Salzburg head coach Matthias Jaissler would rather focus on the former of those two facts. “We are very excited,” he said. “This is now an all or nothing game against a top European team in the Champions League. What could be better for a footballer?
“Before the final game we have it in our own hands to reach the last 16. I don’t know if a lot of people would have thought we could do that.” It is a fair point to make. Champions of Austria were hardly perennial figures in the business end of the competition prior to Salzburg’s dominance of the league. And this season’s competition, in which they set the pace in Group G, has certainly seen them take a step forward on past years. The issue is rather that they have looked capable of so much more than scrapping with Sevilla in the final game.
Throughout this competition they have put up impressive statistics, attacked dangerously but seemed to let opponents off the hook in key moments. Nowhere was that more apparent than in Seville, where they missed two penalties in a 1-1 draw they should have won comfortably. In terms of what Opta classifies as big chances, Salzburg rank 26th in terms of the percentage of shots that hit the target and 31st in shooting goals added, a metric that assesses how much more likely a shot is to find the net after it has been taken.
Such statistics are perhaps reflective of a team that one might suggest freezes on the big stage. That is only natural for a young squad that are used to sweeping all comers in domestic play. The quality of their players is such that they look more than capable on the Champions League stage but they never look entirely at ease on it. It, of course, does not help that those who carry Salzburg one year tend to be picked up by Bundesliga or Premier League clubs before the next comes round.
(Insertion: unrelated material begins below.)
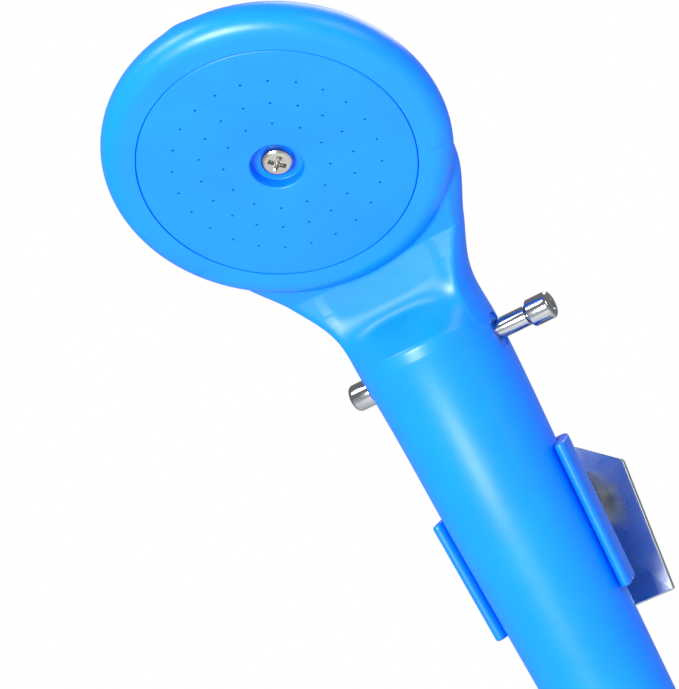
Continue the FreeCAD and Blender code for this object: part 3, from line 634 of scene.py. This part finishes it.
@dataclass
class Shell:
    """The moulded body: a tapered handle, a bent neck with a valley in front, and a round head.

    All sizes are in millimetres. The skin is point(station, angle): from a point of the centre line a
    ray runs out in the station's plane and stops where the body's field is nought. The field is
    below nought inside, and joins the stem and the head with a small round in front and a large
    one behind.
    """

    place: Frame
    low: float = 11.0
    low_radius: float = 11.5
    top: float = 97.0
    top_radius: float = 14.5
    low_round: float = 0.8
    bend: float = 33.6
    face_out: float = 26.95
    face_up: float = 141.1
    head_radius: float = 32.4
    rim_round: float = 3.85
    head_wall: float = 4.0
    dome: float = 12.5
    neck_wide: tuple[float, ...] = (0.5, 5.4, 10.9, 10.0)
    neck_deep: tuple[float, ...] = (-1.5, -3.8, -7.5, -9.2)
    neck_back: tuple[float, ...] = (-1.5, -4.0, -9.5, -12.5)
    neck_up: tuple[float, ...] = (10.0, 20.0, 29.5, 37.7)
    step: float = 2.2
    valley_top: tuple[float, float] = (-7.7, 116.1)
    valley: tuple[float, float] = (-6.8, 107.0)
    ramp_low: float = 99.5
    valley_round: float = 1.8
    crest_round: float = 0.4
    front_round: float = 0.7
    back_round: float = 6.0
    reach: float = 48.0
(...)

It makes for a harsh comparison with the settled squad of Sevilla, riddled with the veterans of numerous deep runs in the Champions and Europa League. Julen Lopetegui’s side have rarely translated their La Liga form into continental matches but they have done enough so far to stay in the hunt. The likes of Jesus Navas and Ivan Rakitic know exactly what is required at this stage. Expect them to deliver it.